Non pas que ce professeur d’histoire contemporaine manque d’humour, de nombreuses pages de cet entretien témoignent du contraire, mais parce qu’il a su nous convaincre du bien fondé de cette décision. Il est vrai que si l’Unesco avait pris la peine de donner quelques explications de textes, les critiques eurent été certainement moins virulentes. Et en commençant par l’essentiel : s’entendre sur le mot gastronomique qui n’est pas, comme le souligne Pascal Ory , « le synonyme pompeux de « bonne », a fortiori, de « haute » cuisine »… mais la mise en discours de règles (nomos) du manger et du boire qui convergent vers l’estomac (le gaster). » A partir de là, l’historien démontre simplement et efficacement qu’il existe bien en France un discours gastronomique construit (dont Grimod de La Reynière et Brillat-Savarin sont les deux fondateurs), et qu’un certain nombre de règles, certes en voie de perdition dans la globalisation ambiante, structurent encore aujourd’hui le repas des français.

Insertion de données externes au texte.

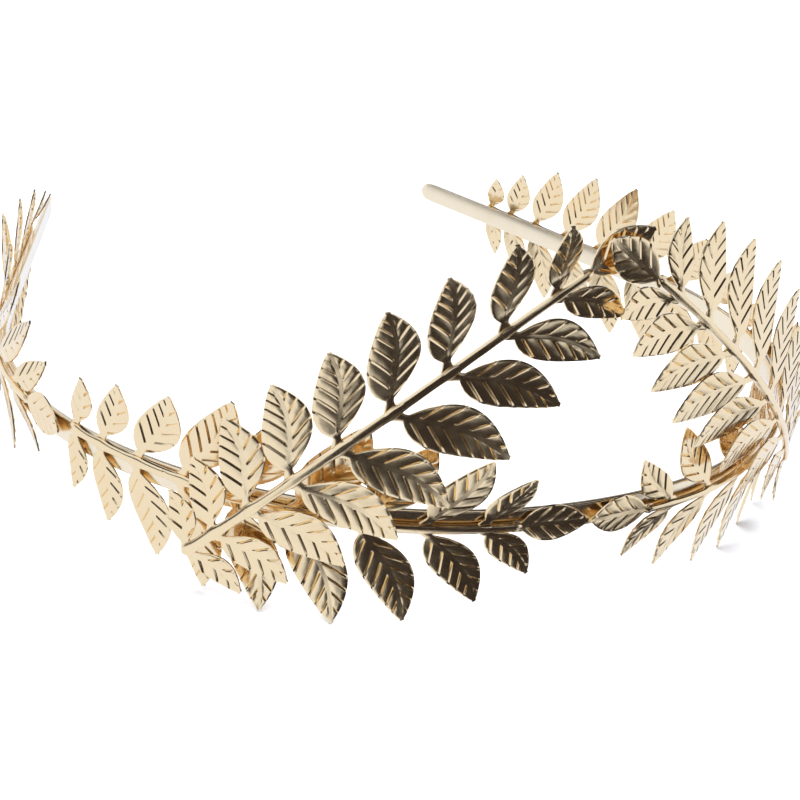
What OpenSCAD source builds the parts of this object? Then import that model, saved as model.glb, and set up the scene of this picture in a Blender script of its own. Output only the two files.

Un autre développement majeur de cet ouvrage repose sur la distinction que l’auteur opère entre cuisine publique et cuisine privée. Majeur pour au moins deux raisons. La première parce qu’elle permet de mettre en perspective le rôle des femmes dans la production des recettes et dans l’histoire de la cuisine et la deuxième parce qu’elle donne un éclairage sur le basculement qui s’est opéré dans l’histoire de la gastronomie avec l’apparition du restaurant peu avant la Révolution. Quant à l’identité, Pascal Ory s’attaque aussi à nos fameuses traditions « ancestrales », rentrées dans le sens commun : ainsi la tomate en Provence, venue d’Amérique et ne se répandant dans le sud de la France qu’au XVIIIème siècle, ou la Paëlla ibérique qui a dû attendre le développement de la riziculture, venue d’Asie en passant par l’Italie pour exister, le plus spectaculaire restant les treize desserts de Noël, toujours provençaux, dont l’ancestralité remonte seulement à… 1925 !
Pascal Ory démontre ainsi que la petite histoire de l’identité gastronomique des français ne peut être détachée de la grande histoire et qu’elle en est même l’un des marqueurs essentiels.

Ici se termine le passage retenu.